- **Objective**
From the first line of the data below, copy each line up to the one containing "rib_height = 6.3", and include that line too.

- **Information provided**
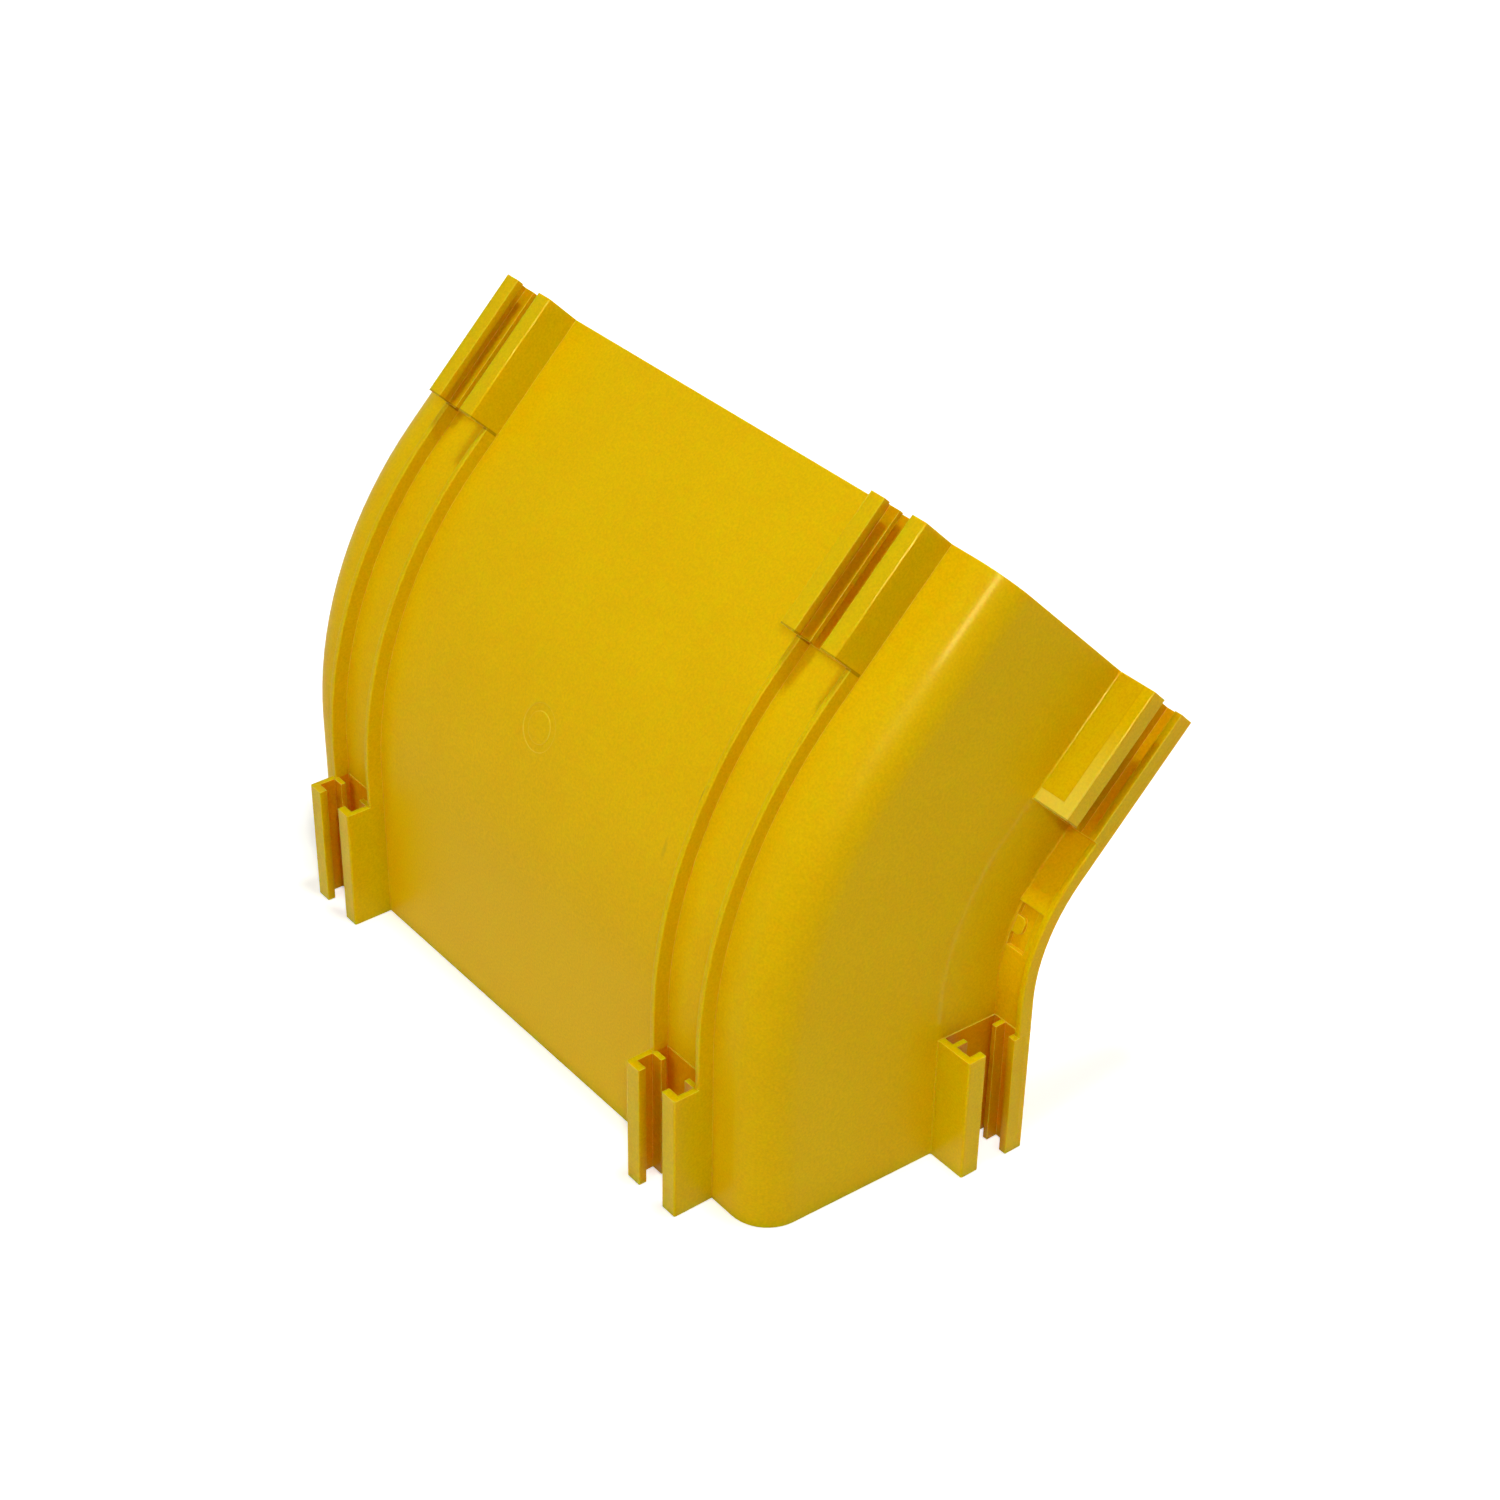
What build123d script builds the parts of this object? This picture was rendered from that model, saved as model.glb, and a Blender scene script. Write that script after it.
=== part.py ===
from build123d import *
from math import cos, degrees, radians, sin, tan
import os

# A moulded 45 degree vertical bend for a fibre raceway: one open U-shaped trough in a
# single piece of plastic. It stands on its lower end face. X runs across the trough,
# Y from the base to the open side, and Z up the lower stretch. The origin is the middle
# of the base's outer edge on the lower end face. Lengths are in millimetres.

# The trough
inner_width = 300.0  # between the side walls, at the rim
depth = 108.0  # from the base's outer face to the rim's outer face
wall = 2.5
draft = 2.0  # degrees that each side wall leans outwards
corner_radius = 16.0  # outside, between the base and a side wall
bend_angle = 45.0
bend_radius = 170.0  # of the base's outer face
straight = 68.0  # stretch between each end face and the bend

# The connector slots at each end, two under the base and one beside each rim
slot_length = 53.5
slot_clear = 23.8  # between a slot's two walls
slot_mouth = 13.7  # between its two hooks, and between its two ledges
slot_depth = 16.8  # from the trough's face to the outside of the hooks
slot_wall = 2.3
side_slot_wall = 2.8  # the lower wall of a side slot, whose upper wall is the rim
slot_inset = 42.5  # from a side wall, at the rim, to the middle of a base slot
hook_thickness = 3.2
ledge_height = 4.8  # from the trough's face to the inner side of a ledge
ledge_thickness = 2.1
pad_height = 0.4  # the slot's floor stands this much proud of the trough's face

# The rims and the ribs, which run the whole length
rim_thickness = 3.0
lip_height = 6.0  # from the rim's outer face to the edge of its turned-down lip
lip_thickness = 2.6
rib_height = 6.3

# The latch recess under each rim, half way round the bend
latch_length = 17.5
latch_width = 8.5
latch_depth = 1.9
latch_margin = 0.7  # left between the recess and the side wall
tab_length = 6.6  # along the run
tab_reach = 5.2  # out from the side wall
tab_height = 1.5
tab_corner = 2.2
ramp_length = 6.5
ramp_height = 1.3  # at the recess

# The gate mark on the base, half way round the bend
gate_outer = 9.2  # radius
gate_inner = 6.2  # radius
gate_depth = 0.3

edge_radius = 0.7  # rounding of the outer edges
tip_radius = 0.3  # rounding of the hooks' tips
rib_edge_radius = 0.5
root_radius = 0.8  # fillet where a lip or a side slot's wall stands on the trough

# Places that follow from the sizes
rim_half = inner_width / 2 + wall
lean = tan(radians(draft))
rim_underside = depth - rim_thickness
side_slot_middle = rim_underside - slot_clear / 2
side_slot_foot = side_slot_middle - slot_clear / 2 - side_slot_wall
base_slot_middle = inner_width / 2 - slot_inset
rib_offset = (slot_clear + slot_wall) / 2


def side_face(height):
    """How far the side wall's outer face stands from the middle at a height over the base."""
    return rim_half - (depth - height) * lean


side_slot_floor = side_face(side_slot_foot)
rim_edge = side_slot_floor + slot_depth

# The run: up the lower straight, round the bend towards the open side, up the upper straight
lower_end = Plane.XY
bend_start = Plane.XY.offset(straight)
bend_axis = Axis((0, bend_radius, straight), (-1, 0, 0))


def across_bend(angle):
    """The plane across the run at an angle round the bend, with its origin on the base."""
    turn = radians(angle)
    middle = (0, bend_radius * (1 - cos(turn)), straight + bend_radius * sin(turn))
    return Plane(origin=middle, x_dir=(1, 0, 0), z_dir=(0, sin(turn), cos(turn)))


def round_the_rim(length):
    """The angle of the bend that a length along the rim's underside takes up."""
    return degrees(length / (bend_radius - rim_underside))


bend_middle = across_bend(bend_angle / 2)
bend_end = across_bend(bend_angle)
upper_end = bend_end.offset(straight)


def corners(sketch, points):
    """The vertices of a sketch that lie nearest to the given points."""
    return [sketch.vertices().sort_by_distance((x, y, 0))[0] for x, y in points]


def trough_section(plane):
    """Half of the trough's section: base, ribs, round corner, side wall and rim with its lip."""
    inner_lean = wall / cos(radians(draft))
    lip_face = rim_edge - lip_thickness
    lip_edge = depth - lip_height
    base_corner = (side_face(0), 0)
    inner_corner = (side_face(wall) - inner_lean, wall)
    with BuildSketch(plane) as section:
        with BuildLine():
            Polyline(
                (0, 0),
                base_corner,
                (side_face(rim_underside), rim_underside),
                (lip_face, rim_underside),
                (lip_face, lip_edge),
                (rim_edge, lip_edge),
                (rim_edge, depth),
                (rim_half - inner_lean, depth),
                inner_corner,
                (0, wall),
                close=True,
            )
        make_face()
        rib_sides = []
        for offset in (-rib_offset, rib_offset):
            middle = base_slot_middle + offset
            rib_sides += [middle - slot_wall / 2, middle + slot_wall / 2]
            with Locations((middle, (wall / 2 - rib_height) / 2)):
                Rectangle(slot_wall, rib_height + wall / 2)
        fillet(corners(section, [base_corner]), corner_radius)
        fillet(corners(section, [inner_corner]), corner_radius - wall)
        fillet(corners(section, [(x, -rib_height) for x in rib_sides]), rib_edge_radius)
        roots = [(side_face(rim_underside), rim_underside), (lip_face, rim_underside)]
        fillet(corners(section, roots), root_radius)
        edges = [(lip_face, lip_edge), (rim_edge, lip_edge), (rim_edge, depth)]
        fillet(corners(section, edges), edge_radius)
        fillet(corners(section, [(rim_half - inner_lean, depth)]), edge_radius)
    return section.sketch


def slot_section(plane, walls, foot):
    """A connector slot's section, with its local Y pointing away from the trough's face.

    The walls are given as (side, thickness) pairs, and start at the foot, inside the trough's
    own wall. Each carries a ledge and, at its edge, a hook.
    """
    inner = slot_clear / 2
    tip = slot_mouth / 2
    hook = slot_depth - hook_thickness
    ledge = ledge_height + ledge_thickness
    with BuildSketch(plane) as section:
        for side, thickness in walls:
            outer = inner + thickness
            outline = [
                (outer, foot),
                (outer, slot_depth),
                (tip, slot_depth),
                (tip, hook),
                (inner, hook),
                (inner, ledge),
                (tip, ledge),
                (tip, ledge_height),
                (inner, ledge_height),
                (inner, foot),
            ]
            with BuildLine():
                Polyline([(side * x, y) for x, y in outline], close=True)
            make_face()
            fillet(corners(section, [(side * outer, slot_depth)]), edge_radius)
            fillet(corners(section, [(side * tip, slot_depth)]), tip_radius)
    return section.sketch


def slot_plane(end, across, height, turn):
    """The plane of one connector slot on an end face, turned to face away from the trough."""
    return Plane(end.location * Location((across, height, 0), (0, 0, turn)))


def base_slot(end, run):
    """The slot under the base, with its raised floor, over a run from an end."""
    plane = slot_plane(end, base_slot_middle, 0, 180)
    extrude(slot_section(plane, [(-1, slot_wall), (1, slot_wall)], -wall / 2), amount=run)
    with BuildSketch(end) as pad:
        with Locations((base_slot_middle, (wall / 2 - pad_height) / 2)):
            Rectangle(slot_clear + slot_wall, wall / 2 + pad_height)
    extrude(pad.sketch, amount=run)


def side_slot(end, run):
    """The slot beside the rim, which is its upper wall, over a run from an end."""
    foot = side_face(side_slot_middle) - wall / 2 - side_slot_floor
    plane = slot_plane(end, side_slot_floor, side_slot_middle, -90)
    extrude(slot_section(plane, [(1, side_slot_wall), (-1, rim_thickness)], foot), amount=run)
    lower = side_slot_foot + side_slot_wall / 2
    upper = rim_underside + rim_thickness / 2
    with BuildSketch(end) as pad:
        with BuildLine():
            Polyline(
                (side_face(lower) - wall / 2, lower),
                (side_face(lower) + pad_height, lower),
                (side_face(rim_underside) + pad_height, rim_underside - pad_height),
                (rim_edge - hook_thickness, rim_underside - pad_height),
                (rim_edge - hook_thickness, upper),
                (side_face(upper) - wall / 2, upper),
                close=True,
            )
        make_face()
    extrude(pad.sketch, amount=run)


with BuildPart() as gate_mark:
    # A shallow ring, which follows the curve of the base
    with BuildSketch(Plane(origin=bend_middle.origin, x_dir=(1, 0, 0), z_dir=-bend_middle.y_dir)):
        Circle(gate_outer)
        Circle(gate_inner, mode=Mode.SUBTRACT)
    extrude(amount=wall, both=True)
    with BuildSketch(bend_start):
        with Locations((0, gate_depth / 2)):
            Rectangle(3 * gate_outer, gate_depth)
    revolve(axis=bend_axis, revolution_arc=bend_angle, mode=Mode.INTERSECT)

with BuildPart() as raceway_bend:
    extrude(trough_section(lower_end), amount=straight)
    revolve(trough_section(bend_start), axis=bend_axis, revolution_arc=bend_angle)
    extrude(trough_section(bend_end), amount=straight)

    for end, run in ((lower_end, slot_length), (upper_end, -slot_length)):
        base_slot(end, run)
        side_slot(end, run)
        root = end.from_local_coords((side_slot_floor, side_slot_foot, run / 2))
        fillet(raceway_bend.edges().sort_by_distance(root)[:1], root_radius)

    # The latch recess, cut into the rim's underside
    latch_arc = round_the_rim(latch_length)
    latch_start = (bend_angle - latch_arc) / 2
    flange_side = side_face(rim_underside)
    recess_middle = flange_side + latch_margin + latch_width / 2
    with BuildSketch(across_bend(latch_start)):
        with Locations((recess_middle, rim_underside + latch_depth / 2)):
            Rectangle(latch_width, latch_depth)
    revolve(axis=bend_axis, revolution_arc=latch_arc, mode=Mode.SUBTRACT)

    # A tab with rounded corners, which stands on the recess's floor beside the side wall
    floor = bend_middle.from_local_coords((flange_side, rim_underside + latch_depth, 0))
    tab_plane = Plane(origin=floor, x_dir=(1, 0, 0), z_dir=-bend_middle.y_dir)
    tab_root = (rim_thickness - latch_depth) / 2
    with BuildSketch(tab_plane.offset(-tab_root)):
        with Locations(((tab_reach - wall / 2) / 2, 0)):
            tab = Rectangle(tab_reach + wall / 2, tab_length)
        fillet(tab.vertices().group_by(Axis.X)[-1], tab_corner)
    extrude(amount=tab_root + tab_height)

    # A ramp across the rim's underside, thickest at the recess's upper edge
    ramp_foot = across_bend(latch_start + latch_arc)
    ramp_top = across_bend(latch_start + latch_arc + round_the_rim(ramp_length))
    rim_middle = rim_underside + rim_thickness / 2
    ramp_edges = (
        ramp_foot.from_local_coords((0, rim_middle, 0)),
        ramp_foot.from_local_coords((0, rim_underside - ramp_height, 0)),
        ramp_top.from_local_coords((0, rim_underside, 0)),
        ramp_top.from_local_coords((0, rim_middle, 0)),
    )
    with BuildSketch(Plane.YZ.offset(flange_side - wall / 2)):
        with BuildLine():
            Polyline([(edge.Y, edge.Z) for edge in ramp_edges], close=True)
        make_face()
    extrude(amount=rim_edge - flange_side + (wall - lip_thickness) / 2)

    mirror(about=Plane.YZ)
    add(gate_mark.part, mode=Mode.SUBTRACT)

raceway_bend.part.label = "raceway_bend"
os.makedirs("parts", exist_ok=True)
export_step(raceway_bend.part, "parts/raceway_bend.step")
print("volume cm3", round(raceway_bend.part.volume / 1000, 1))
print("solids", len(raceway_bend.part.solids()), "faces", len(raceway_bend.part.faces()))
print("box", raceway_bend.part.bounding_box())
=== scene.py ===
from math import cos, radians, sin, tan

import bpy
from mathutils import Matrix, Vector

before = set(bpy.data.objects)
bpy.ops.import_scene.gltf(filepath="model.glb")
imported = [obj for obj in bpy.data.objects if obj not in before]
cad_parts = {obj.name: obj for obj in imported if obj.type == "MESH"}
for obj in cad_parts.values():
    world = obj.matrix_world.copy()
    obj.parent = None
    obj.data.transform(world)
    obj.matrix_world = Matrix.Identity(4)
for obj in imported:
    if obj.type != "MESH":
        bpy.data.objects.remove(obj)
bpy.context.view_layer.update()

# The moulding
# The whole fitting is one piece: a trough that turns 45 degrees, with T-slots for joiners
# at its four ends. It is injection moulded in yellow flame-retardant ABS, in one shot.
mm = 0.001
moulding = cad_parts["raceway_bend"]


def linear(hexadecimal):
    """An sRGB hex colour as linear red, green, blue and alpha."""
    levels = [int(hexadecimal[i:i + 2], 16) / 255 for i in (0, 2, 4)]
    opaque = 1.0
    return [
        v / 12.92 if v <= 0.04045 else ((v + 0.055) / 1.055) ** 2.4 for v in levels
    ] + [opaque]


def add_node(tree, kind, settings=(), inputs=()):
    """Add a node with its settings, and give its sockets values or links from other sockets."""
    node = tree.nodes.new(kind)
    for name, value in dict(settings).items():
        setattr(node, name, value)
    for socket, source in dict(inputs).items():
        if isinstance(source, bpy.types.NodeSocket):
            tree.links.new(source, node.inputs[socket])
        else:
            node.inputs[socket].default_value = source
    return node


# Yellow ABS, moulded: an even opaque yellow with a satin skin from a spark-eroded tool. The
# skin is matt with a fine grain, and some light enters the plastic and comes out again
# nearby, which makes the narrow slots glow orange; painted shade in the slots adds to it.
plastic = bpy.data.materials.new("yellow_abs_satin_moulded")
plastic.use_nodes = True
tree = plastic.node_tree
skin = tree.nodes["Principled BSDF"]
skin.inputs["Specular Tint"].default_value = linear("FFEE90")
skin.inputs["Specular IOR Level"].default_value = 0.08
skin.inputs["Subsurface Weight"].default_value = 0.65
skin.inputs["Subsurface Radius"].default_value = (1.0, 0.18, 0.03)
skin.inputs["Subsurface Scale"].default_value = 10 * mm
place = add_node(tree, "ShaderNodeTexCoord").outputs["Object"]

# The flow of the melt leaves broad, faint differences of tone, about 50 mm across
flow_size = 50 * mm
flow = add_node(
    tree, "ShaderNodeTexNoise", {}, {"Vector": place, "Scale": 1 / flow_size, "Detail": 2.0}
).outputs["Fac"]
first_tone, second_tone = "E6BE00", "EEC900"
tone = add_node(
    tree, "ShaderNodeMix", {"data_type": "RGBA"},
    {0: flow, 6: linear(first_tone), 7: linear(second_tone)},
).outputs[2]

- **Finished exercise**
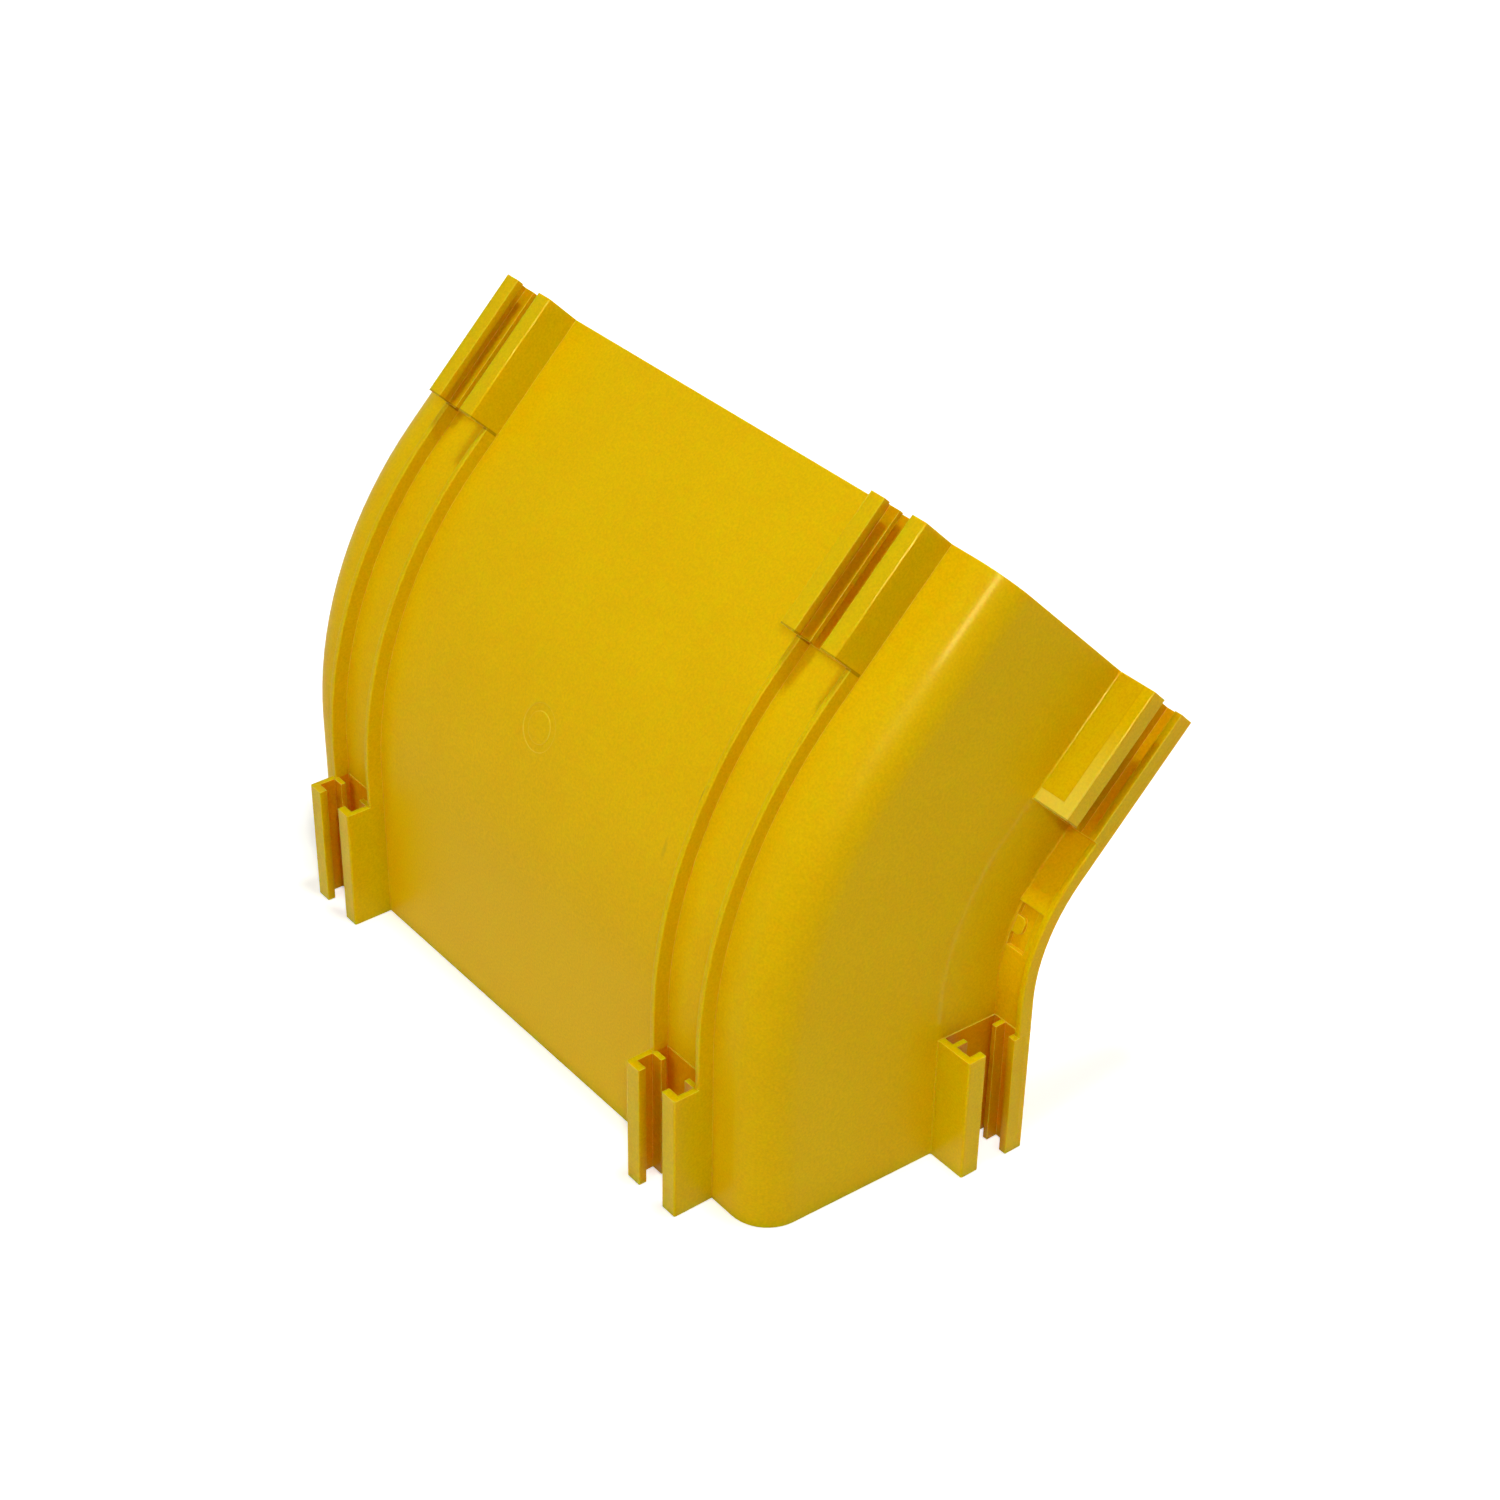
What build123d script builds the parts of this object? This picture was rendered from that model, saved as model.glb, and a Blender scene script. Write that script after it.
=== part.py ===
from build123d import *
from math import cos, degrees, radians, sin, tan
import os

# A moulded 45 degree vertical bend for a fibre raceway: one open U-shaped trough in a
# single piece of plastic. It stands on its lower end face. X runs across the trough,
# Y from the base to the open side, and Z up the lower stretch. The origin is the middle
# of the base's outer edge on the lower end face. Lengths are in millimetres.

# The trough
inner_width = 300.0  # between the side walls, at the rim
depth = 108.0  # from the base's outer face to the rim's outer face
wall = 2.5
draft = 2.0  # degrees that each side wall leans outwards
corner_radius = 16.0  # outside, between the base and a side wall
bend_angle = 45.0
bend_radius = 170.0  # of the base's outer face
straight = 68.0  # stretch between each end face and the bend

# The connector slots at each end, two under the base and one beside each rim
slot_length = 53.5
slot_clear = 23.8  # between a slot's two walls
slot_mouth = 13.7  # between its two hooks, and between its two ledges
slot_depth = 16.8  # from the trough's face to the outside of the hooks
slot_wall = 2.3
side_slot_wall = 2.8  # the lower wall of a side slot, whose upper wall is the rim
slot_inset = 42.5  # from a side wall, at the rim, to the middle of a base slot
hook_thickness = 3.2
ledge_height = 4.8  # from the trough's face to the inner side of a ledge
ledge_thickness = 2.1
pad_height = 0.4  # the slot's floor stands this much proud of the trough's face

# The rims and the ribs, which run the whole length
rim_thickness = 3.0
lip_height = 6.0  # from the rim's outer face to the edge of its turned-down lip
lip_thickness = 2.6
rib_height = 6.3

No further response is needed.